- [EXERCISE BRIEF]: Output all of the data below exactly as given.

======== MATERIAL PROVIDED ========

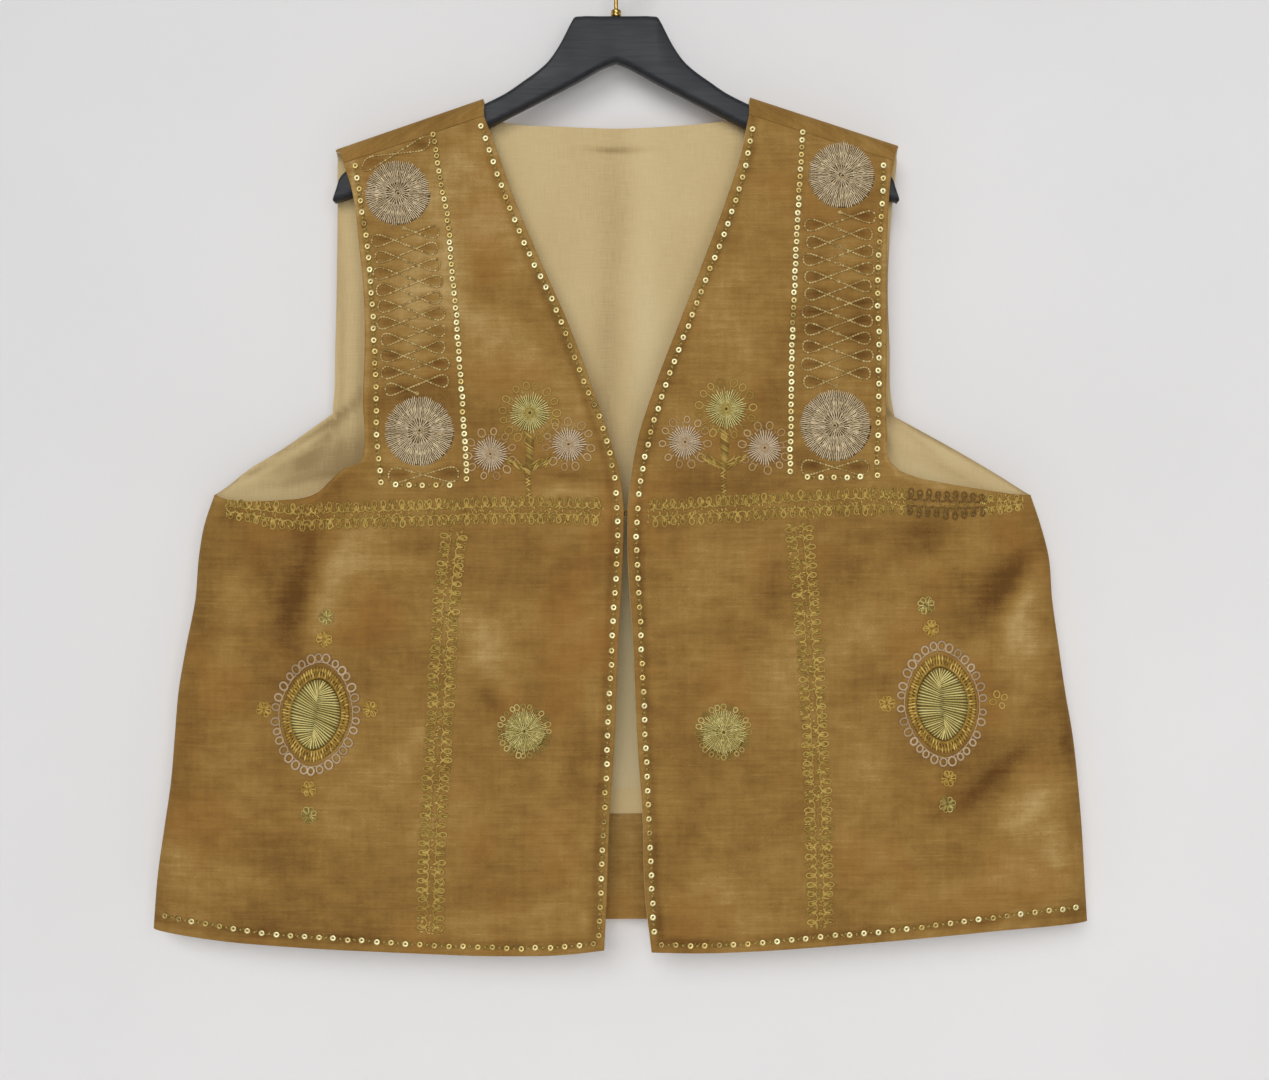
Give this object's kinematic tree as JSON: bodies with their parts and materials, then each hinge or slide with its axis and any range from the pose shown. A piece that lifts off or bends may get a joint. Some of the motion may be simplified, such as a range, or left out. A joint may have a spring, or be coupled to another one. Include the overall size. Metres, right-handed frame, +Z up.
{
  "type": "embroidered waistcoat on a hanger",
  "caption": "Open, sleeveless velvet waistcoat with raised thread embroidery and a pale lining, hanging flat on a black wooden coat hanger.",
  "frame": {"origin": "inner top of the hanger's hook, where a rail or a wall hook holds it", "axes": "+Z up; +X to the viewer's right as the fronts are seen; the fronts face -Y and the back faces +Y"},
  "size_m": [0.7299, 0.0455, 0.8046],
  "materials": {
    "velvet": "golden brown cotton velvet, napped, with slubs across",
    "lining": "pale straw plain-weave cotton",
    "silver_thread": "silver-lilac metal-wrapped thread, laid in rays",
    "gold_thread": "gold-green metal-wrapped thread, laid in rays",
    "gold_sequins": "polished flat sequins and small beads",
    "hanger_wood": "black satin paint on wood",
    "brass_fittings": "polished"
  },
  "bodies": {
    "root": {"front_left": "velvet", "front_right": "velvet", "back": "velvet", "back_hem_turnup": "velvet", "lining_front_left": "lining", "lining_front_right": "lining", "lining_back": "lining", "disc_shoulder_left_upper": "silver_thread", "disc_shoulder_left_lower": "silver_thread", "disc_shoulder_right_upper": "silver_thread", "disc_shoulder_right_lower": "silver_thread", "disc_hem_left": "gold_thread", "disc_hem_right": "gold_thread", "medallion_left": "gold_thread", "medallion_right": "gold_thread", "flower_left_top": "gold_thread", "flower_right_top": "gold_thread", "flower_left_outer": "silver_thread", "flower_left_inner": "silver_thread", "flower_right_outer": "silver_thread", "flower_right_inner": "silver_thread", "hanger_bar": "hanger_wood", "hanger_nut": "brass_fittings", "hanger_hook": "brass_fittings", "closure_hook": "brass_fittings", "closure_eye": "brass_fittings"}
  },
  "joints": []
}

========

- [REPLY]:
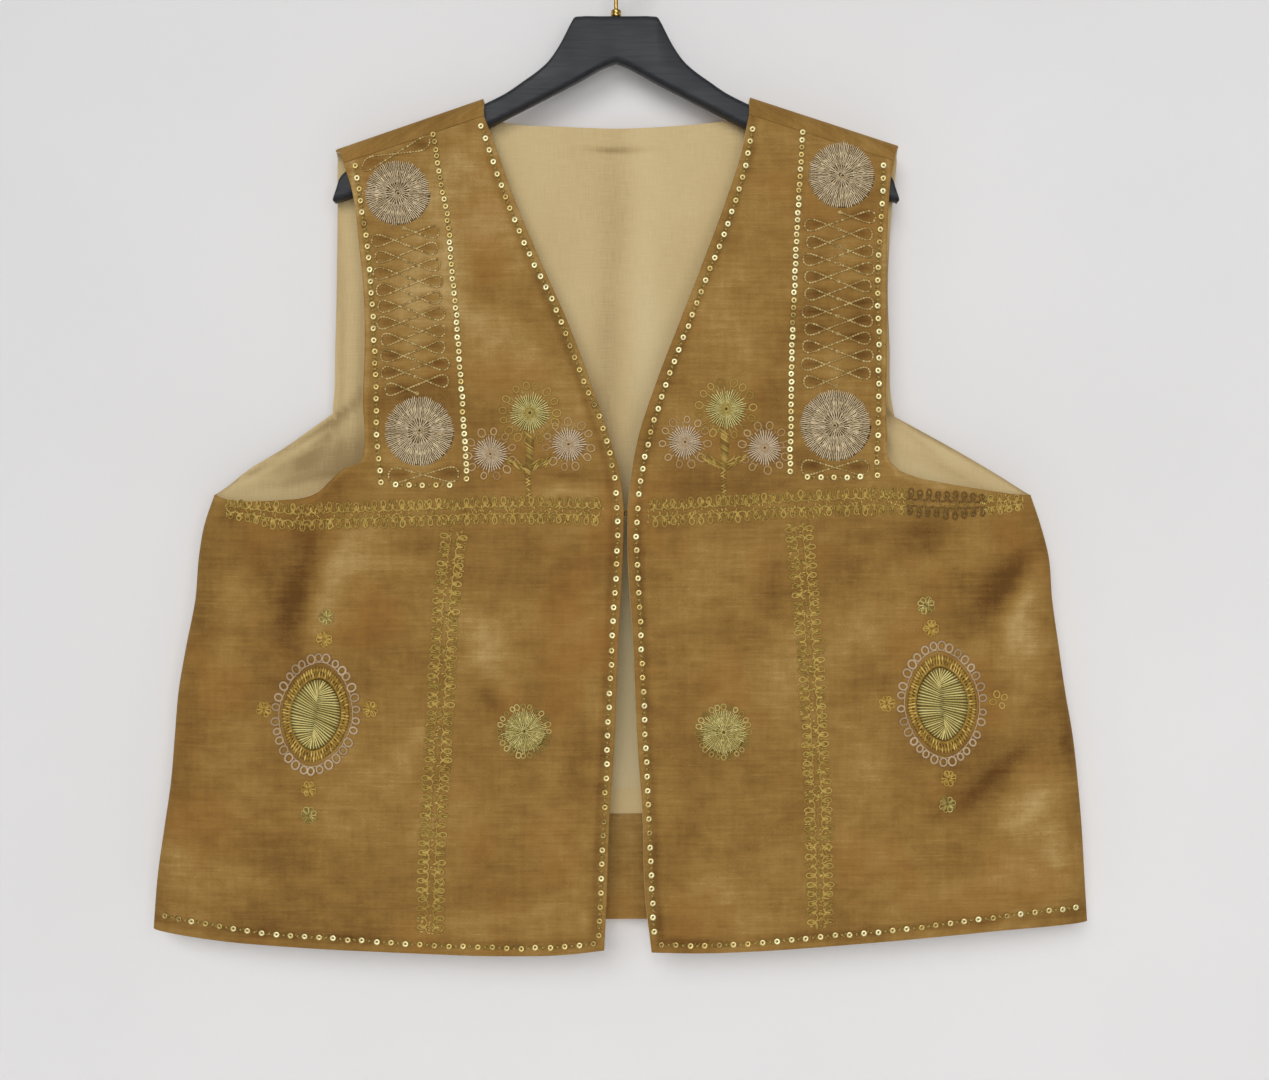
Give this object's kinematic tree as JSON: bodies with their parts and materials, then each hinge or slide with its axis and any range from the pose shown. A piece that lifts off or bends may get a joint. Some of the motion may be simplified, such as a range, or left out. A joint may have a spring, or be coupled to another one. Include the overall size. Metres, right-handed frame, +Z up.
{
  "type": "embroidered waistcoat on a hanger",
  "caption": "Open, sleeveless velvet waistcoat with raised thread embroidery and a pale lining, hanging flat on a black wooden coat hanger.",
  "frame": {"origin": "inner top of the hanger's hook, where a rail or a wall hook holds it", "axes": "+Z up; +X to the viewer's right as the fronts are seen; the fronts face -Y and the back faces +Y"},
  "size_m": [0.7299, 0.0455, 0.8046],
  "materials": {
    "velvet": "golden brown cotton velvet, napped, with slubs across",
    "lining": "pale straw plain-weave cotton",
    "silver_thread": "silver-lilac metal-wrapped thread, laid in rays",
    "gold_thread": "gold-green metal-wrapped thread, laid in rays",
    "gold_sequins": "polished flat sequins and small beads",
    "hanger_wood": "black satin paint on wood",
    "brass_fittings": "polished"
  },
  "bodies": {
    "root": {"front_left": "velvet", "front_right": "velvet", "back": "velvet", "back_hem_turnup": "velvet", "lining_front_left": "lining", "lining_front_right": "lining", "lining_back": "lining", "disc_shoulder_left_upper": "silver_thread", "disc_shoulder_left_lower": "silver_thread", "disc_shoulder_right_upper": "silver_thread", "disc_shoulder_right_lower": "silver_thread", "disc_hem_left": "gold_thread", "disc_hem_right": "gold_thread", "medallion_left": "gold_thread", "medallion_right": "gold_thread", "flower_left_top": "gold_thread", "flower_right_top": "gold_thread", "flower_left_outer": "silver_thread", "flower_left_inner": "silver_thread", "flower_right_outer": "silver_thread", "flower_right_inner": "silver_thread", "hanger_bar": "hanger_wood", "hanger_nut": "brass_fittings", "hanger_hook": "brass_fittings", "closure_hook": "brass_fittings", "closure_eye": "brass_fittings"}
  },
  "joints": []
}